Rules in the Federal Register for Gulf Coast States on how billions of dollars in fine money from the RESTORE Act can be spent have been finalized and published by the U.S. Department of the Treasury.

Escambia County Commissioner Grover Robinson,who chairs the Florida Gulf Coast Consortium, says the five states (Florida, Alabama, Mississippi, Louisiana and Texas) now have an idea of how to obtain the money related the explosion of BP’s Deepwater Horizon.

“This is a good day for Escambia County, and a good day for all of Florida and all of the Gulf Coast,” said Robinson. “We’ve been waiting on this for almost two years.
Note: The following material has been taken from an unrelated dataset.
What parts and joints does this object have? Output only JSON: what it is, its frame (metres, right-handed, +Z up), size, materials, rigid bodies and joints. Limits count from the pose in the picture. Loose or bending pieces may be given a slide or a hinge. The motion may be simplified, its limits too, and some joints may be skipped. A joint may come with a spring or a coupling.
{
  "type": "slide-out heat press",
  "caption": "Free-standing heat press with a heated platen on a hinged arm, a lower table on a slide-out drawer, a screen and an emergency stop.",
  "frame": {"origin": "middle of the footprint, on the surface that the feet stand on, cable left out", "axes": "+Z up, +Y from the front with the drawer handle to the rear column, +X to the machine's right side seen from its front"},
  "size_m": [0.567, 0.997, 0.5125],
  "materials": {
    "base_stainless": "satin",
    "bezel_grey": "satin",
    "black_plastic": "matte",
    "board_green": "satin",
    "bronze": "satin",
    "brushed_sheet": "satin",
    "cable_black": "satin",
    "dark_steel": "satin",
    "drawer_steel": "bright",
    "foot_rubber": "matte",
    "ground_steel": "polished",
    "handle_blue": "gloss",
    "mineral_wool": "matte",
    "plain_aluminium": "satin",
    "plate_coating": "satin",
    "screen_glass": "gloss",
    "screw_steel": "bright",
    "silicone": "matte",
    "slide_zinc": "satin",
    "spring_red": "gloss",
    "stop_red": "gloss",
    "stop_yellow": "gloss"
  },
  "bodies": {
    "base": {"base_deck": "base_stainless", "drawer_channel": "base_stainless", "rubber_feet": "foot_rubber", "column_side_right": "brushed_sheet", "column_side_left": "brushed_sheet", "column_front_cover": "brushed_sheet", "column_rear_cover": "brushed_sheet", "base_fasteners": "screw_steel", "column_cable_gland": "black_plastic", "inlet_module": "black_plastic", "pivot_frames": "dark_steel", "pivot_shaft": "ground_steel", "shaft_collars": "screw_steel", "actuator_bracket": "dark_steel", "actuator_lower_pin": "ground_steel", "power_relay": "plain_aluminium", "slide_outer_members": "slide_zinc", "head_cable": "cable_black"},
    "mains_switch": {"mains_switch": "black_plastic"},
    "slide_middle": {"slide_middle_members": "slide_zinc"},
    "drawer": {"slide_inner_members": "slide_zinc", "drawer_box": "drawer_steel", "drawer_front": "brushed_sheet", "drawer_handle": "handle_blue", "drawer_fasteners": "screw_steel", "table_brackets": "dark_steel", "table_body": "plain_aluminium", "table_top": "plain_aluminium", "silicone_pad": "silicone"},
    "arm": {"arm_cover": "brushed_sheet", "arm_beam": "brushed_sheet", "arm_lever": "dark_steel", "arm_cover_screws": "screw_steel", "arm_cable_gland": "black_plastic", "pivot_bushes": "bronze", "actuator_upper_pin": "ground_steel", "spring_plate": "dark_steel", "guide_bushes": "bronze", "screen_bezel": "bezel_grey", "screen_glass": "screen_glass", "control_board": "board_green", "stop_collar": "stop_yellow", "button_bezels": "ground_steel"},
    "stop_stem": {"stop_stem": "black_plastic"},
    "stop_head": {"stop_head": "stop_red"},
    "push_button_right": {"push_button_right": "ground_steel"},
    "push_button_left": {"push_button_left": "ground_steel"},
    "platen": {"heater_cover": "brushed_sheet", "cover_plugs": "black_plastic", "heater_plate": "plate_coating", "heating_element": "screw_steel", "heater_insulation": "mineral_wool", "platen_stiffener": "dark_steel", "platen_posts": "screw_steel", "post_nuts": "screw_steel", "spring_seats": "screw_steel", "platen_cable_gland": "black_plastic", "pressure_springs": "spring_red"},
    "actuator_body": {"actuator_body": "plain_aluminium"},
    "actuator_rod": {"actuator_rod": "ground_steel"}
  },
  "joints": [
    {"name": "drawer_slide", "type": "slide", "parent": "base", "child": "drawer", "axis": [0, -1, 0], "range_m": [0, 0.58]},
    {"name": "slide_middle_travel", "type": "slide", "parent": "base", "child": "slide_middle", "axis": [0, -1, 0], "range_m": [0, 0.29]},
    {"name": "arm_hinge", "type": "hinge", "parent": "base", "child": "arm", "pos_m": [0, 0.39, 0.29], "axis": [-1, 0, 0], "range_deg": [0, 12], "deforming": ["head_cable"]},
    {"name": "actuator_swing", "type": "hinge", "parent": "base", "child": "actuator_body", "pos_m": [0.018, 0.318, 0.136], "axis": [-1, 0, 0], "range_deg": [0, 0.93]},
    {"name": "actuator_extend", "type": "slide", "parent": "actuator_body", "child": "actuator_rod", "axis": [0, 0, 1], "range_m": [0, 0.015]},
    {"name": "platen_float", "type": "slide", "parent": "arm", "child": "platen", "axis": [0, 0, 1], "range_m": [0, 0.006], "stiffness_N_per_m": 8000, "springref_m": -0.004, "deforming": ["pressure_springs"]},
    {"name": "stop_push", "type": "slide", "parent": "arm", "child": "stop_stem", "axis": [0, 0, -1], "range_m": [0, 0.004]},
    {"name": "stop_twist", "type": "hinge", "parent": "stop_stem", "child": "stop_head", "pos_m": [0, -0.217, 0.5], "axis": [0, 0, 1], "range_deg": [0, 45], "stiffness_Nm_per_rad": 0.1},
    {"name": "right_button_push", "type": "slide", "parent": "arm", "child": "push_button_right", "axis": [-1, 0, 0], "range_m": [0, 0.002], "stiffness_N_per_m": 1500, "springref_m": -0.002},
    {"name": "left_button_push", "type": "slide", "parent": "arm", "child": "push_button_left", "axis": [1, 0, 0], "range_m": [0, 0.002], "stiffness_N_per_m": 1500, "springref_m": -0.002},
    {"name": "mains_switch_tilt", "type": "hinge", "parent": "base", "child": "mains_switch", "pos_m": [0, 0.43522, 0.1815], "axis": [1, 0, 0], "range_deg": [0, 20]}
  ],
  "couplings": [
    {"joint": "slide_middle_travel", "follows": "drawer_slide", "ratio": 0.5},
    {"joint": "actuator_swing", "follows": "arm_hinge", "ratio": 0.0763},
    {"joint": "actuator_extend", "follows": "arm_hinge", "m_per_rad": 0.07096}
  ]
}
Better late than never.”

Robinson says under the rules, 35% of the Gulf Coast Restoration Trust Fund will be divided equally among the five states for ecological and economic restoration. Florida's allocation goes to the 23 coastal counties that form the Consortium, including Escambia, Santa Rosa, Okaloosa and Walton.
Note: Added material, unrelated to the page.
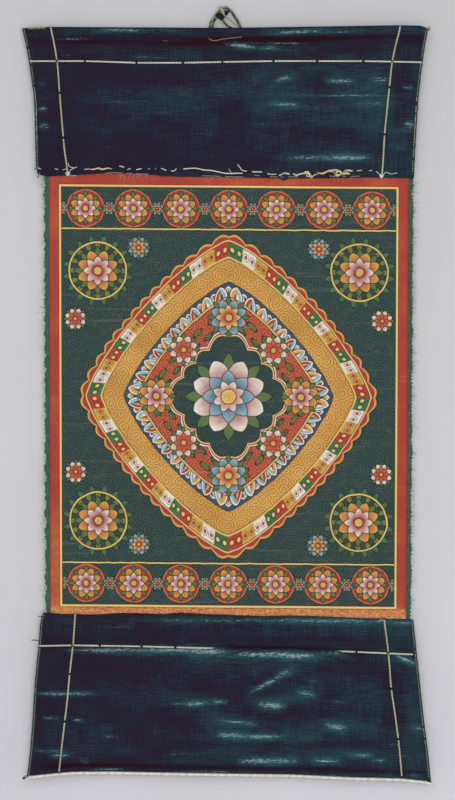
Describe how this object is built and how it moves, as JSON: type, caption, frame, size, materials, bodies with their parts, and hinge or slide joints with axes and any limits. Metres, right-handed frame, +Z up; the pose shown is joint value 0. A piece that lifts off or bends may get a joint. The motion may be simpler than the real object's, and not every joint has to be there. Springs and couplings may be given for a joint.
{
  "type": "thangka scroll painting",
  "caption": "Hanging scroll: painted canvas between flared indigo cloth panels, with couched cream cords, a rope hem and a cord loop to hang it by.",
  "frame": {"origin": "where a nail bears inside the top of the hanging loop", "axes": "+Z up the hanging, +X to the viewer's right, -Y out of the painted face towards the viewer"},
  "size_m": [0.4909, 0.0185, 0.9364],
  "materials": {
    "indigo": "indigo cotton, slubby plain weave",
    "canvas_paint": "matt mineral colours on sized cotton",
    "strip_green": "frayed green cotton strip",
    "cord_cream": "two-ply undyed cord",
    "rope_cream": "twisted undyed rope",
    "loop_dark": "dark green cord"
  },
  "bodies": {
    "root": {"upper_cloth": "indigo", "lower_cloth": "indigo", "painted_canvas": "canvas_paint", "side_strip_left": "strip_green", "side_strip_right": "strip_green", "bottom_rope": "rope_cream", "cord_upper_across": "cord_cream", "cord_upper_left": "cord_cream", "cord_upper_right": "cord_cream", "cord_lower_across": "cord_cream", "cord_lower_left": "cord_cream", "cord_lower_right": "cord_cream", "loop_dark_outer": "loop_dark", "loop_dark_inner": "loop_dark", "loop_cream_outer": "cord_cream", "loop_cream_inner": "cord_cream", "loop_knot": "cord_cream", "loop_front_stitch": "cord_cream"}
  },
  "joints": []
}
Most of the fines  will come from BP once the current federal trial in New Orleans comes to an end. Speaking in Pensacola earlier this month, U.S. Sen. Bill Nelson said BP’s liability is expected to land somewhere between $1,000 and $5,000, per barrel of oil spilled into the Gulf.

“If you multiply that times five million barrels, you can see that you’re talking anywhere from $5 billion to $25 billion,” said Nelson.

Nelson and Commissioner Grover Robinson appeared last month before the Senate Commerce, Science and Transportation Committee. They expressed frustration with the slow method of dispersing the BP funds.

RESTORE mandates that 80% of civil and administrative penalties under the Clean Water Act is placed into the Gulf Coast Restoration Trust Fund. That money will pay for ecosystem restoration, economic recovery and tourism promotion in the affected region. Robinson says he also wants to find a way to take the BP fine money – whatever the amount – and leverage it.

“I’d like to take every dollar we get from RESTORE and turn it into at least another dollar or two in federal money through some grants,” Robinson said. “I think that’s also just as important, and if we don’t maximize this, then we haven’t done the right thing for the communities.”

The plan from the Treasury Department, Robinson adds, could lead them to opportunities to develop funding streams above and beyond RESTORE.

Roughly $1 billion has already been collected from a settlement from Transocean, which operated Deepwater Horizon. Wednesday’s action by Treasury also sets up how those funds will be handed out.